• PROBLEM TO SOLVE
Include in the output exactly the lines from the opening of the data through the line containing "RUNNING_FIT = 0.0004", and nothing more.

-------- AVAILABLE DATA

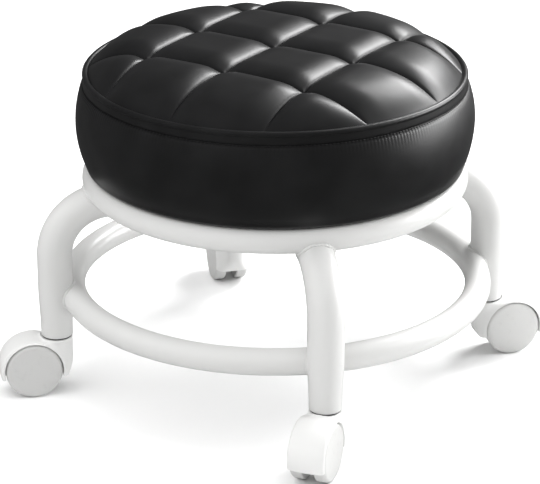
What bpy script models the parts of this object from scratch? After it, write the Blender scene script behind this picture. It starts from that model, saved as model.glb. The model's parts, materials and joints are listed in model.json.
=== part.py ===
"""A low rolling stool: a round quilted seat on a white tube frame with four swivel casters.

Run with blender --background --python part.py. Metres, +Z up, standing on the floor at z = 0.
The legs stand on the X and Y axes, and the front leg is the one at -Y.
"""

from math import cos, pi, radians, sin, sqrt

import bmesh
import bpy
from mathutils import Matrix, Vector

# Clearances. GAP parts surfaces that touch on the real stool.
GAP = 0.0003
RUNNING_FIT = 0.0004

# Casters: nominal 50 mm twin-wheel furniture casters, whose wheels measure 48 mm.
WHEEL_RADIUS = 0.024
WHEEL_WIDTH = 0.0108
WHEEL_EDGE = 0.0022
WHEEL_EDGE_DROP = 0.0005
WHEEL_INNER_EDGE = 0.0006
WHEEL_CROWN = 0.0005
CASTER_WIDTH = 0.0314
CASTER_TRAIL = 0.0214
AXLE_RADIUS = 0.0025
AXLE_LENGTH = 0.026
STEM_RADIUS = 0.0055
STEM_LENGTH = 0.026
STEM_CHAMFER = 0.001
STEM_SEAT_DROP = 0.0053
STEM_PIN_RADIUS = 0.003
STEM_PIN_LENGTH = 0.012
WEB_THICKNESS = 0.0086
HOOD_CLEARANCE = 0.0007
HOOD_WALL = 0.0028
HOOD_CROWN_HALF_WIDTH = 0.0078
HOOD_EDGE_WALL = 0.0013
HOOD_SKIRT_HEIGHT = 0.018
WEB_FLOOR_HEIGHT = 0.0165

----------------

• FINAL RESULT
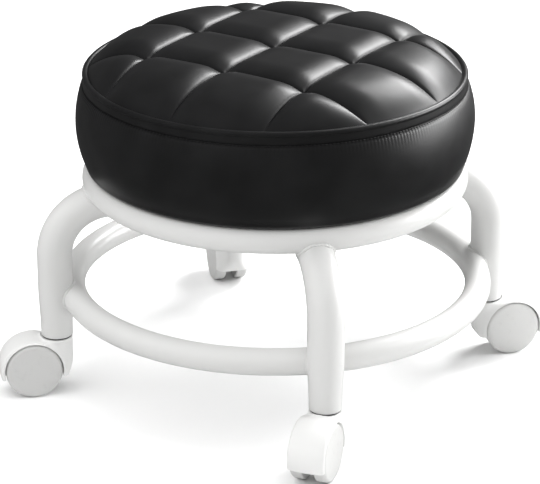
What bpy script models the parts of this object from scratch? After it, write the Blender scene script behind this picture. It starts from that model, saved as model.glb. The model's parts, materials and joints are listed in model.json.
=== part.py ===
"""A low rolling stool: a round quilted seat on a white tube frame with four swivel casters.

Run with blender --background --python part.py. Metres, +Z up, standing on the floor at z = 0.
The legs stand on the X and Y axes, and the front leg is the one at -Y.
"""

from math import cos, pi, radians, sin, sqrt

import bmesh
import bpy
from mathutils import Matrix, Vector

# Clearances. GAP parts surfaces that touch on the real stool.
GAP = 0.0003
RUNNING_FIT = 0.0004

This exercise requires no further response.